If the necessary fields aren’t already there, you can obviously add it…but wave a huge red flag if you’re automating a process that isn’t already being manually managed. Remember that automating an unclear process makes it more unclear. If the data is not currently being manually managed, take that step first before automating! Otherwise you’ll automate too soon and have to unwind and rebuild everything you just put in place.

Also, you might imagine I also have a checklist for adding these new fields. You might imagine correctly!

4. Can you build a list or report that shows all of the records to be acted on?

What you’re asking:

  • Which records that should show up don’t?

  • Which records that do show up shouldn’t?

  • Are there patterns? Do those patterns need to be incorporated into your logic?

  • Can you use the information on the list to bulk edit or bulk change the data that you want to automate?

Why it matters: When you can build lists that show all of the records that should match your rules, you can very easily see if your rule applies to 100% of the records impacted or not. You can also poke holes in question #3 to confirm that truly, really, actually every field that is important exists.

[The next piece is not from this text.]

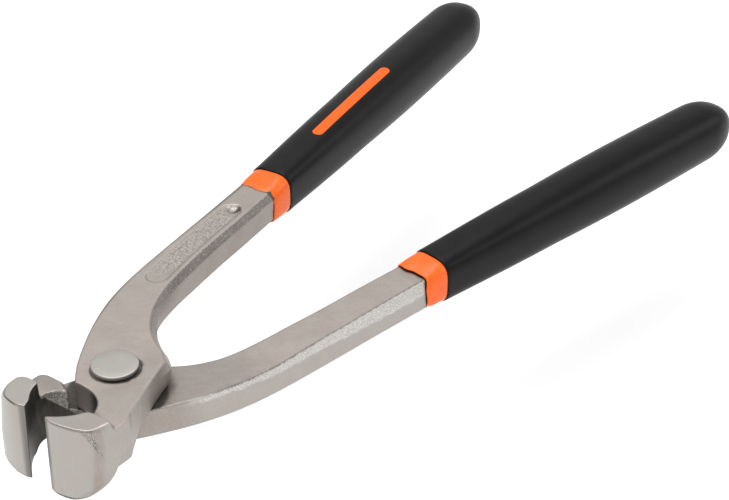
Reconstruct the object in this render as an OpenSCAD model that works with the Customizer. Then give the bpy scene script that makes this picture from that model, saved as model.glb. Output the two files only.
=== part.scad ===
// End-cutting pincers with two stacked forged levers, one rivet and two-layer handle covers.
// Origin: centre of the rivet, on the plane where the two levers meet.
// +X points along the tool from the rivet to the handles, +Z along the rivet. Millimetres.

/* [Levers] */
// Thickness of each lever at the joint
cheek_t = 8.2; // [6:0.1:10]
// How far each handle shank passes the joint plane, so that both handles come nearly level
shank_drop = 1; // [0:0.1:2.5]
// Width of the handle shank at the collar
shank_w = 11.4; // [9:0.1:14]
// Gap between the joint plane and each lever's rubbing face
face_gap = 0.05; // [0.02:0.01:0.1]
// Depth of the sunk panel along the shank's outer face
panel_depth = 0.4; // [0.2:0.1:0.8]

/* [Jaws] */
// Width of the jaws along the rivet's direction, which is the length of the cutting edges
jaw_w = 22.6; // [18:0.2:30]
// Distance from the rivet's centre to the cutting edges
cut_reach = 28.2; // [26:0.1:30]
// Opening between the cutting edges in the stored pose
bite_gap = 6.5; // [2:0.1:10]
// Radius of the barrel that rounds the backs of both jaws
barrel_r = 18; // [17:0.1:20]
// Radius that each jaw's root keeps clear round the rivet, past the other lever's cheek
swing_r = 13; // [12:0.1:14]

/* [Rivet] */
// Shank diameter of the rivet
rivet_d = 8; // [6:0.1:10]
// Radial running clearance of the rivet in the upper lever
rivet_clear = 0.04; // [0.02:0.01:0.08]
// Diameter of each rivet head
head_d = 12.2; // [10:0.1:14]
// Height of each rivet head over the lever's outer face
head_h = 1.1; // [0.8:0.1:2]

/* [Handles] */
// Distance from the rivet to the front edge of the coloured collar, along X
collar_x = 88.7; // [80:0.1:95]
// Visible length of the collar
collar_l = 7.6; // [5:0.1:12]
// Length of the black grip, from the collar to its closed end
grip_l = 131; // [100:1:150]
// Angle of each handle from the tool's long axis
handle_angle = 8.8; // [6:0.1:12]
// Height of the handle's centre line over the joint plane
handle_z = 3.25; // [2:0.05:5]
// Width of the steel tang inside the handle
tang_w = 8.4; // [6:0.1:9]
// Thickness of the steel tang inside the handle
tang_t = 7; // [5:0.1:7.5]
// Wall of the inner sleeve round the tang
sleeve_wall = 1.2; // [0.8:0.1:1.6]

/* [Hidden] */
$fn = 64;

collar_y = 27.8;                    // y of the handle's centre line at the collar's front edge
socket_l = 5;                       // how far the full shank reaches into the collar
tang_l = socket_l + 112;            // tang's end, from the collar's front edge
sleeve_l = collar_l + 114;          // sleeve's closed end, from the collar's front edge
cut = [-sqrt(pow(cut_reach, 2) - pow(bite_gap / 2, 2)), -bite_gap / 2];
blend_x = 30;                       // the shank starts to pass the joint plane here
blend_l = 24;                       // and has passed it in full this much further on
head_neck_r = head_d / 2 - 0.9;     // groove under the rivet's head
head_edge = 0.75;                   // height of the head's visible edge
barrel_y = -0.6;                    // the barrel's axis, a little towards this lever's own side
barrel_z = 1.5;
root_x = -6;                        // where the jaw's root leaves the joint plane
root_drop = 5.7;                    // how far the root reaches past the joint plane
root_top_x = -10.4;                 // edge of the root's end face, towards the rivet
lobe_x = -18.8;                     // back of the full-width part of the jaw, halfway up its slant
lobe_slant = 0.9;
panel_half = 3;                     // half width of the sunk panel
grip_cap = 14;                      // length of the grip's round end
curve_steps = 6;                    // straight pieces between two points of a smooth curve
grip_sides = 32;
eps = 0.01;

// Smooth curve through points p, as a Catmull-Rom spline.
function spline_at(a, b, c, d, t) =
    0.5 * (2 * b + (c - a) * t + (2 * a - 5 * b + 4 * c - d) * t * t
           + (3 * b - a - 3 * c + d) * t * t * t);
function smooth(p) = concat(
    [for (i = [0:len(p) - 2], k = [0:curve_steps - 1])
        spline_at(p[max(i - 1, 0)], p[i], p[i + 1], p[min(i + 2, len(p) - 1)], k / curve_steps)],
    [p[len(p) - 1]]);

// Ends of the shank, square to the handle's direction, just inside the collar.
along = [cos(handle_angle), sin(handle_angle)];
across = [-along[1], along[0]];
shank_end = [collar_x, collar_y] + socket_l * along;

// Outer side of the upper lever, from the cheek's front corner to the collar.
outer_side = smooth(concat(
    [[-10.6, 3.8], [-7.9, 6.3], [-4, 9.2], [2, 13], [11, 18], [22, 22.6], [34, 25.8], [50, 28.3],
     [70, 31]],
    [shank_end + shank_w / 2 * across]));
// Inner side, from the collar back to the cheek's rear corner.
inner_side = smooth(concat(
    [shank_end - shank_w / 2 * across],
    [[75, 20], [60, 18], [46, 15.6], [36, 13.3], [28, 10.8], [22.3, 8], [18.4, 4.8], [15.2, 0.6],
     [12.6, -4.4], [10.2, -8]]));
// Straight lower edge of the cheek, as far as the jaw's back.
cheek_edge = [[-3.8, -13.1], [-11.2, -16]];
// Back and ground front of the jaw, down to the cutting edge.
jaw_front = smooth([[-13.6, -17.3], [-16.5, -17.9], [-19.5, -17.5], [-22.5, -16.5], [-25.2, -14.8],
                    [-27.2, -12.3], [-28.3, -9.2], [-28.7, -5.8], cut]);
// Hollow mouth behind the cutting edge, back to the cheek's front corner.
mouth = smooth([cut, [-24, -6.3], [-20.5, -8.3], [-17, -8.6], [-14.3, -7.3], [-12.2, -4.9],
                [-10.9, -1.7], [-10.6, 1.8], [-10.6, 3.8]]);

// Outline of the whole upper lever, seen along the rivet.
module lever_outline() polygon(concat(outer_side, inner_side, cheek_edge, jaw_front, mouth));

// Keeps only the part of a plan shape beyond x.
module beyond(x) intersection() {
    children();
    translate([x, -100]) square([400, 200]);
}

// Thick flat half of the lever, on its own side of the joint plane.
module lever_plate() intersection() {
    translate([0, 0, face_gap]) linear_extrude(cheek_t - face_gap) lever_outline();
    union() {
        jaw_barrel();
        translate([-14, -60, -50]) cube([200, 120, 100]);
    }
}

// Barrel shape that rounds the back of the jaw and its root, lying along the tool.
module jaw_barrel() {
    translate([0, barrel_y, barrel_z]) rotate([0, 90, 0])
        cylinder(r = barrel_r, h = 80, center = true, $fn = 96);
}

// Endless bar along Y whose section, in X and Z, is the given outline.
module bar_along_y(section) {
    translate([0, 50, 0]) rotate([90, 0, 0]) linear_extrude(100) polygon(section);
}

// Endless bar along X whose section, in Y and Z, is the given outline.
module bar_along_x(section) {
    translate([-50, 0, 0]) rotate([90, 0, 90]) linear_extrude(100) polygon(section);
}

// Full-width front of the jaw, which spans both levers.
module jaw_head() intersection() {
    translate([0, 0, -jaw_w / 2]) linear_extrude(jaw_w) lever_outline();
    jaw_barrel();
    bar_along_y([[lobe_x + lobe_slant, -root_drop], [lobe_x - lobe_slant, -jaw_w / 2], [-60, -jaw_w / 2],
                 [-60, jaw_w / 2], [lobe_x - lobe_slant, jaw_w / 2], [lobe_x + lobe_slant, cheek_t]]);
}

// Root behind the jaw, which crosses the joint plane outside the other lever's cheek.
module root() difference() {
    intersection() {
        translate([0, 0, -root_drop]) linear_extrude(root_drop + cheek_t) lever_outline();
        jaw_barrel();
        bar_along_y(concat(smooth([[root_x, 0], [-8.4, -2.4], [-9.6, -4.4], [root_top_x, -root_drop]]),
                           [[lobe_x - 1, -root_drop], [lobe_x - 1, cheek_t], [root_x, cheek_t]]));
        bar_along_x([[-15.7, -root_drop], [-17.2, -4.2], [-30, -4.2], [-30, cheek_t],
                     [30, cheek_t], [30, -root_drop]]);
    }
    translate([0, 0, -50 + face_gap]) cylinder(r = swing_r, h = 50, $fn = 96);
}

// Part of the shank that passes the joint plane, with a ramp where it starts.
module shank_belly() intersection() {
    translate([0, 0, -shank_drop]) linear_extrude(cheek_t) beyond(blend_x) lever_outline();
    translate([0, 100, 0]) rotate([90, 0, 0]) linear_extrude(200)
        polygon([[blend_x, cheek_t / 2], [blend_x, face_gap], [blend_x + blend_l, -shank_drop],
                 [200, -shank_drop], [200, cheek_t / 2]]);
}

// Moves children to the handle's own frame: x along the handle from the collar's front edge.
module on_handle() {
    translate([collar_x, collar_y, handle_z]) rotate([0, 0, handle_angle]) children();
}

// Steel tang inside the covers.
module tang() on_handle() {
    flat_bar(socket_l - 1, tang_l, tang_w, tang_t);
}

// Flat bar along X from one x to another, with a round far end.
module flat_bar(from_x, to_x, width, thick) {
    translate([from_x, -width / 2, -thick / 2]) cube([to_x - from_x - width / 2, width, thick]);
    translate([to_x - width / 2, 0, -thick / 2]) cylinder(d = width, h = thick);
}

// Long sunk panel on the shank's outer face, with round ends.
module panel() translate([0, 0, cheek_t - panel_depth]) linear_extrude(5) {
    line = smooth([[38.4, 20], [50, 22.6], [62, 24.6], [76.6, 26.6]]);
    n = len(line) - 1;
    side = [for (i = [0:n]) let (d = line[min(i + 1, n)] - line[max(i - 1, 0)])
        panel_half * [-d[1], d[0]] / norm(d)];
    polygon(concat([for (i = [0:n]) line[i] + side[i]], [for (i = [n:-1:0]) line[i] - side[i]]));
    for (i = [0, n]) translate(line[i]) circle(r = panel_half, $fn = 32);
}

module lever(bore_r) difference() {
    union() {
        lever_plate();
        jaw_head();
        root();
        shank_belly();
        tang();
    }
    translate([0, 0, -1]) cylinder(r = bore_r, h = cheek_t + 2);
    panel();
}

// The two levers are the same forging, turned over about the tool's long axis.
module upper_lever() color("silver") lever(rivet_d / 2 + rivet_clear);
module lower_lever() color("lightgray") rotate([180, 0, 0]) lever(rivet_d / 2);

// One end of the rivet: groove, then a flat disc with a bevelled edge. gap lifts it off the lever.
module rivet_head(gap) {
    bevel = 0.2;
    translate([0, 0, cheek_t + gap]) cylinder(r = head_neck_r, h = head_h - gap);
    translate([0, 0, cheek_t + head_h - head_edge]) cylinder(d = head_d, h = head_edge - bevel);
    translate([0, 0, cheek_t + head_h - bevel]) cylinder(d1 = head_d, d2 = head_d - 2.5 * bevel, h = bevel);
}

module pivot_rivet() color("gainsboro") {
    translate([0, 0, -cheek_t - eps]) cylinder(d = rivet_d, h = 2 * cheek_t + 2 * eps + face_gap);
    rivet_head(face_gap);
    rotate([180, 0, 0]) rivet_head(0);
}

// Closed solid through superellipse sections [x, half width, half height, exponent].
function ring(s) = [for (k = [0:grip_sides - 1]) let (a = 360 * k / grip_sides, c = cos(a), d = sin(a))
    [s[0], s[1] * sign(c) * pow(abs(c), 2 / s[3]), s[2] * sign(d) * pow(abs(d), 2 / s[3])]];
module loft(sections) {
    n = grip_sides;
    last = len(sections) - 1;
    polyhedron(
        points = [for (s = sections) each ring(s)],
        faces = concat(
            [[for (k = [0:n - 1]) k]],
            [for (i = [0:last - 1], k = [0:n - 1]) let (a = i * n, b = a + n, m = (k + 1) % n)
                each [[a + k, b + k, b + m], [a + k, b + m, a + m]]],
            [[for (k = [n - 1:-1:0]) last * n + k]]),
        convexity = 4);
}

// Coloured inner sleeve: the collar that shows, and the thin wall hidden in the grip.
module sleeve() difference() {
    on_handle() {
        loft([[0, 6, 5.3, 6], [1, 6.15, 5.6, 5.5], [collar_l, 6.6, 6.6, 4.5]]);
        sleeve_tail();
    }
    lever_plate();
    shank_belly();
    tang();
}

// Hidden part of the sleeve, which fills the grip's cavity.
module sleeve_tail() {
    flat_bar(collar_l - 1, sleeve_l, tang_w + 2 * sleeve_wall, tang_t + 2 * sleeve_wall);
}

// Black grip: swells towards the end and closes in a round cap.
module grip() difference() {
    on_handle() loft(concat(
        [for (k = [0:14]) grip_section(k / 14 * (grip_l - grip_cap), 1)],
        [for (a = [12:12:84])
            grip_section(grip_l - grip_cap + grip_cap * sin(a) / sin(84), pow(cos(a), 0.85))]));
    on_handle() sleeve_tail();
}

// Rise from 0 at the mouth to 1 at peak, then a slow fall, for t from 0 to 1 along the grip.
function swell(t, peak) = pow(sin(min(t, peak) / peak * 90), 1.1) - pow(max(0, t - peak), 1.5);

// Section of the grip at distance x from its mouth: its place, half width, half height, squareness.
function grip_section(x, shrink) = let (t = x / grip_l)
    [collar_l + x, (6.8 + 2.1 * swell(t, 0.72)) * shrink, (7 + 2.5 * swell(t, 0.6)) * shrink,
     4 - 1.6 * min(1, t / 0.35)];

module upper_sleeve() color("darkorange") sleeve();
module lower_sleeve() color("orange") rotate([180, 0, 0]) sleeve();
module upper_grip() color("dimgray") grip();
module lower_grip() color("darkslategray") rotate([180, 0, 0]) grip();

upper_lever();
lower_lever();
pivot_rivet();
upper_sleeve();
lower_sleeve();
upper_grip();
lower_grip();
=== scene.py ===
"""End-cutting pincers: two forged levers on one rivet, with orange collars and black grips.

Every piece is made in millimetres in the upper lever's own frame, which is the CAD frame, and
scaled to metres. The lower lever's pieces are the same shapes turned over about the X axis.
"""
import math

import bpy
import numpy as np
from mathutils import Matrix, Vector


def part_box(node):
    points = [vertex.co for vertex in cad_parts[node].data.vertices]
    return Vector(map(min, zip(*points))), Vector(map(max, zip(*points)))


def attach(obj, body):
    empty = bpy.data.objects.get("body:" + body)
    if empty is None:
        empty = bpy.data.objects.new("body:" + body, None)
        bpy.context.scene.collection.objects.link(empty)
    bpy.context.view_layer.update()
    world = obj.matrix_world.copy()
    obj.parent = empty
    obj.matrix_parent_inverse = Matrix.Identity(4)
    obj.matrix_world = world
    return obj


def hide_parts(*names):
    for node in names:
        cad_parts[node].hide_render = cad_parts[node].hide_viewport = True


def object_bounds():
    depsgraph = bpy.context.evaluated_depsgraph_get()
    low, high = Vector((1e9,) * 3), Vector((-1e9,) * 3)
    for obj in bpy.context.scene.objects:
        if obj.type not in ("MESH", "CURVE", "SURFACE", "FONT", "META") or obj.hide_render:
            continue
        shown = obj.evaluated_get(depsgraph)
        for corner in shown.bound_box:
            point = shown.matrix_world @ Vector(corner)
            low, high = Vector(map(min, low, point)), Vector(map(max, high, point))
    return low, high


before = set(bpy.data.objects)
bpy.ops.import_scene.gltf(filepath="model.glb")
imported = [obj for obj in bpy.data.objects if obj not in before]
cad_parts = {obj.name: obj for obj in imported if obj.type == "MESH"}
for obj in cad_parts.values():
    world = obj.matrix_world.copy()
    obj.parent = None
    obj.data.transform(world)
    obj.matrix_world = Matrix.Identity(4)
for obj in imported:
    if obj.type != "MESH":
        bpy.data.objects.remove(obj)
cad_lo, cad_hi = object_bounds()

import openvdb
from mathutils import Matrix, Vector

MM = 0.001
TURN_OVER = Matrix.Rotation(math.pi, 4, "X")
rng = np.random.default_rng(7)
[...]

Bonus points: You can use these lists to monitor for problems and create discrepancy reports to catch stuff that happens less than 5% of the time but would require complex and elaborate logic to crapify your new automation if you were to try to automate for it. You can use these lists to bulk load changes that mimic the outcomes of your automations, to confirm with users before you automate. Truly, make a report or list view before you automate, it will save you so many tears.

Congratulations! You might have an automation candidate!

You can obviously do some very complex stuff with Flows and Process Builders. The more power they pack into Flow Builder, the more we automate. I have spent a lot of time as a sheepish Mickey Mouse looking hopelessly at rooms full of brooms of my own making. I have spent a lot more time cleaning up my own automation messes. Don’t be afraid to say “not yet!” when asked for some new magical thing.